The P5 can only execute these in the V-pipe is one of these instructions are in the U-pipe. These are called "pairable" instructions.

MOV   AND

OR    XOR

ADD   SUB

ADC   SBB

INC   DEC

CMP   TEST

PUSH  POP

LEA   SHL

SHR   SAL

ROL   ROR

RCL   RCR



FXCH - i think

The same applies to the MOV,AND,OR etc.. instructions with displacements. If they contain a displacement the V-pipe stalls. You can check all the stalls using the profiling registers, or the TSC (see the later section on these).

In general, pairable instructions are those RISC-type ones.

If the V-pipe can't execute an instruction, it "stalls" and passes it to the U-pipe on the next cycle. So the V-pipe skips an instruction. If the instruction in V pipe depends on the instruction in the U pipe then the V pipe stalls and misses a cycle.. eg:

  add eax,ecx  ; U-pipe.. 1 cycle

  add eax,ecx  ; can't execute in V because eax isn't know until

       		; above instruction is complete.. so execute in

       		; U-pipe.. 1 cycle

  Total 2 cycles

On the other hand

  add eax,ecx  ; U-pipe.. 1 cycle

  add ebx,ecx  ; V-pipe.. same cycle



  Total 1 cycle , because they both execute at once.

Now, onto AGI's. Address Generation Interlocks, are evil. On the 486 AGI's occurred if you used a register 1 cycle before using it in an EA (Effective Address). This stalled the addressing pipeline and gave you a 1 cycle penalty while it recalculated the EA.

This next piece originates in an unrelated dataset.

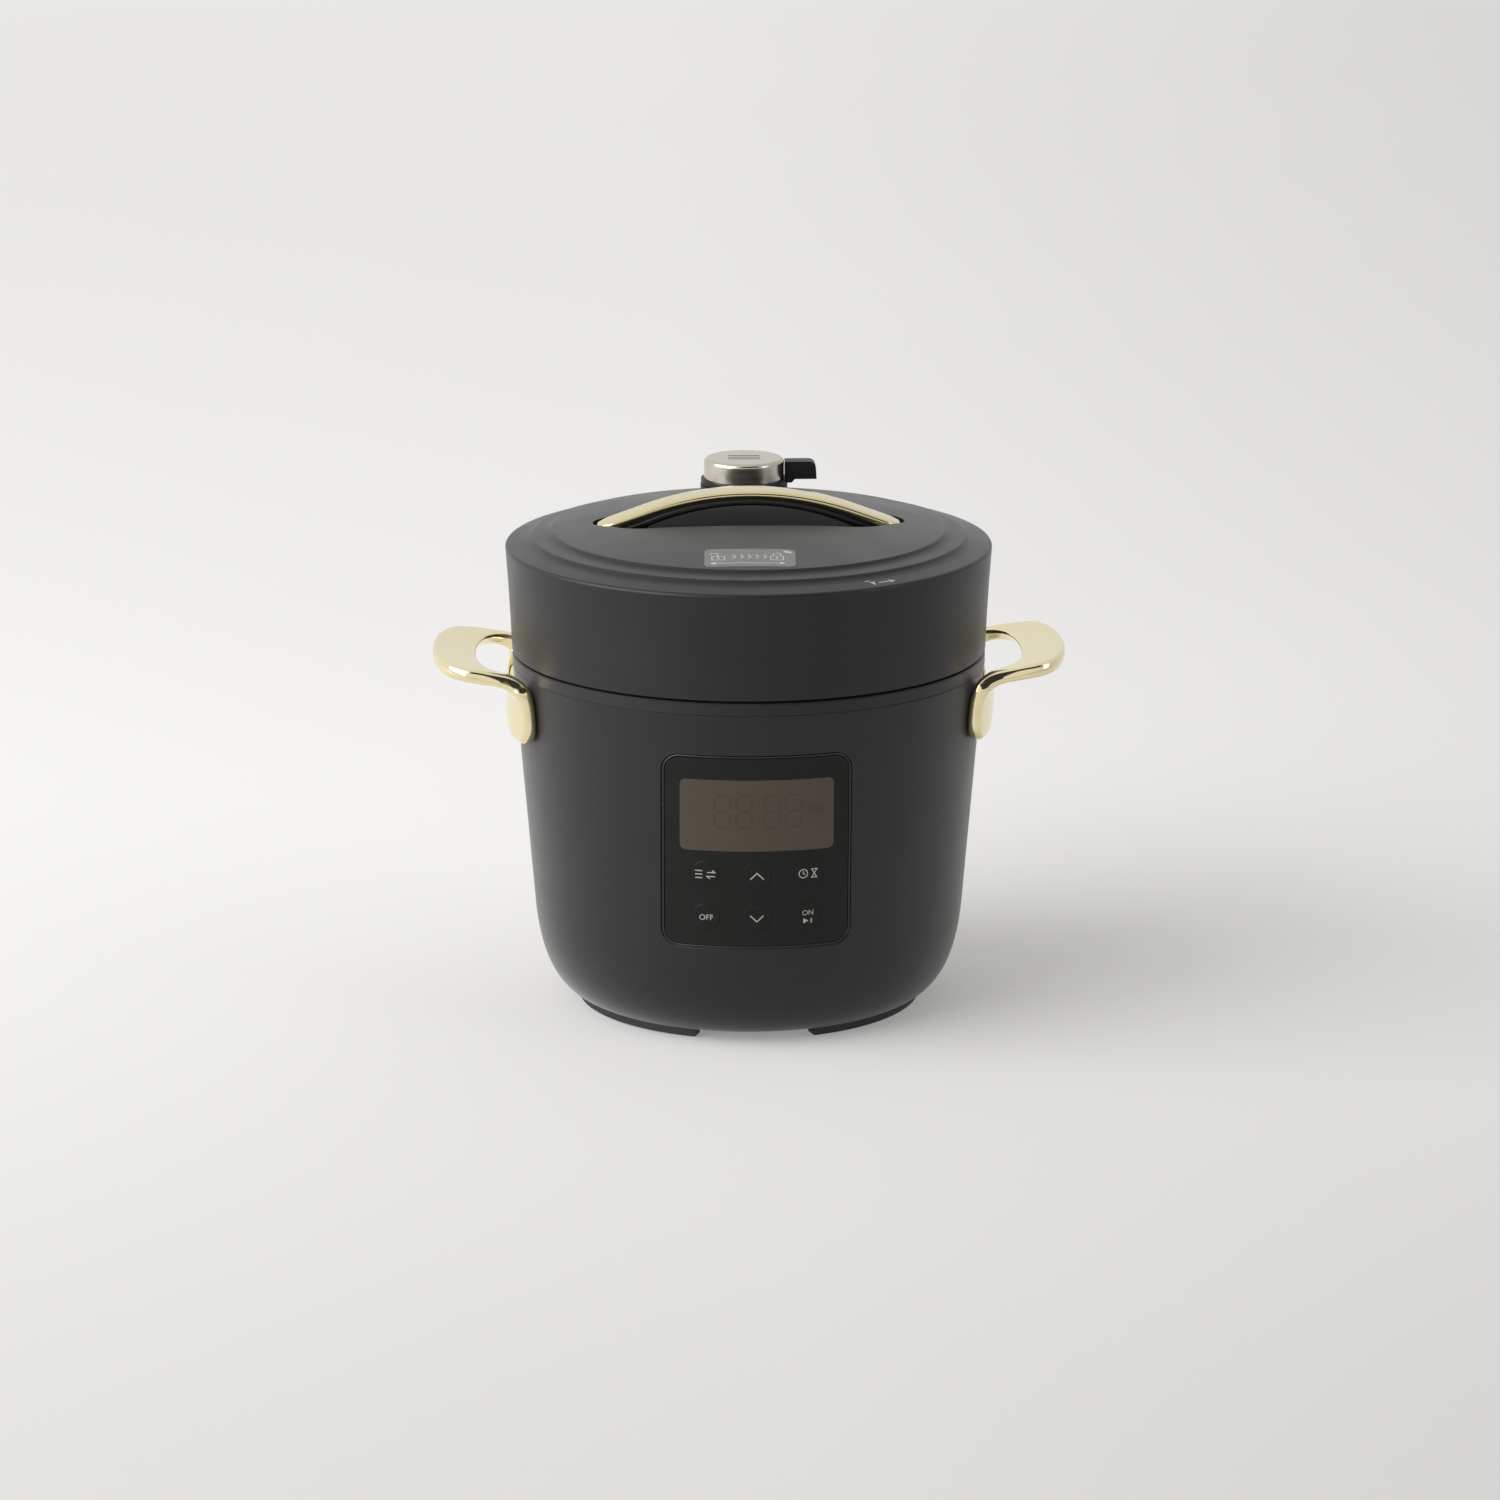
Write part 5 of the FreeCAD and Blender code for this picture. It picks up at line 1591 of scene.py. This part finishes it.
# ---------------------------------------------------------------- lid label and rim mark
@dataclass
class LidSigns:
    """Film on the dome that shows how the lid locks, and the aiming mark on its rim."""

    half_x: float = 19.55
    half_y: float = 11.25
    mid_y: float = -71.25
    corner_r: float = 3.0
    corner_steps: int = 6
    film: float = 0.12
    film_clear: float = 0.02
    turn_degrees: float = -1.63
    cell: float = 3.0
    ledge_low: Point2 = (106.0, 206.65)
    ledge_high: Point2 = (99.7, 208.0)
    mark_r: float = 102.8
    mark_degrees: float = -60.9

    def on_label(self, u: float, v: float, w: float) -> Vector:
        """Finds a point on or over the label film.

        Args:
            u: millimetres to the right of the film's middle.
            v: millimetres away from the front.
            w: height over the dome.

        Returns:
            The point in metres.
        """
        angle = math.radians(self.turn_degrees)
        y = self.mid_y + v
        return on_dome(u * math.cos(angle) - y * math.sin(angle),
                       u * math.sin(angle) + y * math.cos(angle), w)

    def on_ledge(self, u: float, v: float, w: float) -> Vector:
        """Finds a point over the lid's outer ledge.

        Args:
            u: millimetres round the ledge.
            v: millimetres towards the middle.
            w: millimetres above the ledge.

        Returns:
            The point in metres.
        """
        radius = self.mark_r - v
        share = (self.ledge_low[0] - radius) / (self.ledge_low[0] - self.ledge_high[0])
        z = self.ledge_low[1] + (self.ledge_high[1] - self.ledge_low[1]) * share
        angle = math.radians(self.mark_degrees) + u / self.mark_r
        return Vector((radius * math.cos(angle), radius * math.sin(angle), z + w)) * MM

    def film_mesh(self) -> bmesh.types.BMesh:
        """Cuts the film with its round corners and lays it on the dome.

        Returns:
            The closed film.
        """
        bm = bmesh.new()
        x, y = self.half_x, self.half_y
        bmesh.ops.create_grid(bm, x_segments=1, y_segments=1, size=1.0)
        bmesh.ops.scale(bm, verts=bm.verts[:], vec=(x, y, 1.0))
        bmesh.ops.bevel(bm, geom=bm.verts[:], offset=self.corner_r, offset_type="OFFSET",
                        segments=self.corner_steps, profile=0.5, affect="VERTICES",
                        material=-1)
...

All you need do on the pentium is make sure there is 1 cycle between the register load and using it in an EA. This includes both pipes.. if the instructions pair, then you may not be leaving 1 cycle between the two.

If the instruction going through a pipe require memory read/writes and is NOT mov,push or pop, then it cause a lockstep. This means the other pipe is locked for all until the last last cycle:

  instructions    cycles no.  pipe



  add [edx],eax   ; 1 		U-pipe, causes lockstep..

                  ; 2

  dec ecx 		; 3 		V-pipe, can't execute until

                  ;   		last cycle of the add.

Another thing... uncached code causes a pipeline stall. The code needs to be executed at least twice before it is DEFINITELY in the cache. On the 2nd loop some code may still not be cached. I did some tests and usually it cached after the first loop, but other times it wasn't. I suppose it depends on the state of the code cache at that point. Perhaps it was a freak of the code I was using.. do some tests and see what you come up with.

[size="5"]The New Profiling Registers

The P5 also has some internal profiling and timing registers that can be accessed through RDTSC, RDMSR and WRMSR. These allow you to count cycles and events like cache misses etc..

RDTSC - Read Time Stamp Count. The TSC is incremented every cpu cycle. We can use it to get a cycle count.
RDMSR - Read an MSR register. MSR index in ECX, value put in EDX:EAX.
WRMSR - Write an MSR register. MSR index in ECX, value to store in EDX:EAX.

If you don't have a p5 compiler these are the opcodes:

RDTSC - db 0fh, 031h

RDMSR - db 0fh, 032h

WRMSR - db 0fh, 030h

The values are all 64 bit (EDX:EAX). All the counters are reset on power-on. So the TSC variable can last about 5800 years on a P100 if you left it on all the time.

Your code need to be running at CPL0 to execute RDMSR or WRMSR. So if you are running Window, or in a Win95 DOS BOX, then it will crash.

Also the TSC counts ALL cycles. So the cycle count includes those of any multitasking environment you're in (like Win95).

The MSR registers are pretty cool. Or more to the point, registers 11h,12h and 13h are cool.

You see, register 11h can be used to tell two timers what to count. These timers can be read from 12h and 13h. Using these timers you can count lots of profiling information like data reads, data read misses, pipe stalls and misaligned data references etc. etc.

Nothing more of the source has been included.